Impact on Network Resilience

The reliance on specialized AI searchers introduces new vulnerabilities. If these searchers become too powerful, they could potentially collude to manipulate transaction inclusion or exclude certain users, undermining the permissionless nature of the network. The complexity of AI-driven MEV strategies makes it harder for the community to monitor and audit block production, reducing transparency.

To mitigate these risks, the ecosystem must continue to develop decentralized MEV solutions, such as proposer-builder separation (PBS) improvements and open-source MEV frameworks. Ensuring that MEV benefits are distributed more evenly across validators and users is essential for maintaining a secure and resilient Ethereum network.

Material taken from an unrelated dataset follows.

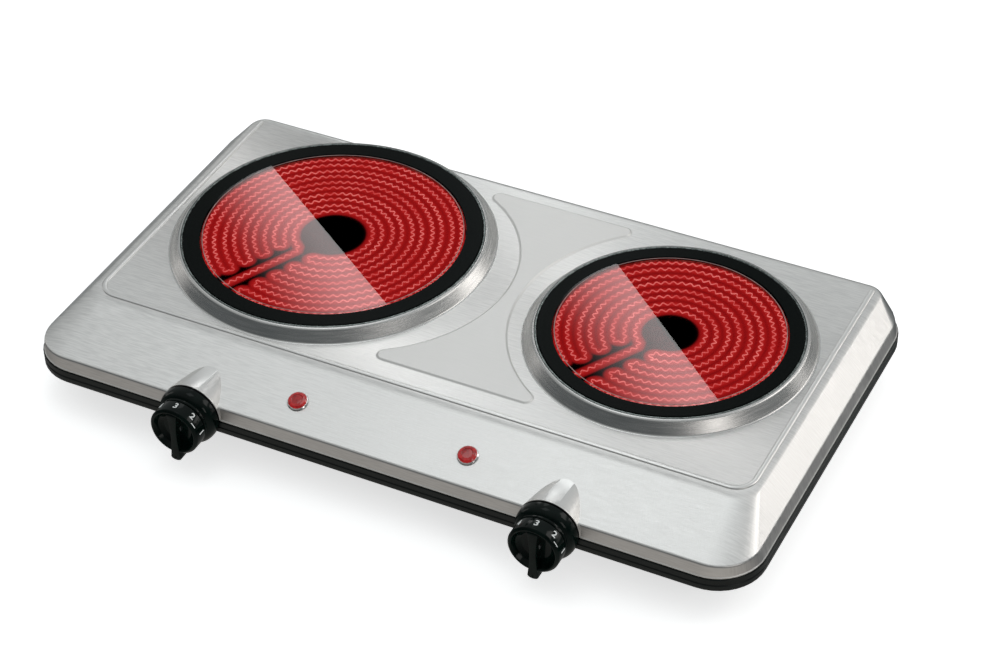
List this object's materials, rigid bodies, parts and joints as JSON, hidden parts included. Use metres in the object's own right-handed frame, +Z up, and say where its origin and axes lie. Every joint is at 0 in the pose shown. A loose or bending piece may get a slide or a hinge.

How MEV Boost processes blocks

MEV-Boost acts as a bridge between Ethereum validators and specialized block builders. Instead of constructing blocks themselves, validators outsource this task to a decentralized network of relays. This separation allows validators to capture maximum value without needing to run complex search algorithms.

The process begins with builders creating full blocks optimized for maximum extractable value. These builders bundle transactions to capture arbitrage opportunities or liquidations, adding a premium for the validator. Once constructed, the blocks are sent to multiple MEV-Boost relays for validation and distribution.

MEV-Boost aggregates block proposals from these various relays. It compares the bid prices and selects the single most profitable block. This winning block is then passed to the validator’s consensus client, which proposes it to the Ethereum network. This pipeline ensures validators receive the highest possible reward while maintaining network censorship resistance through relay diversity.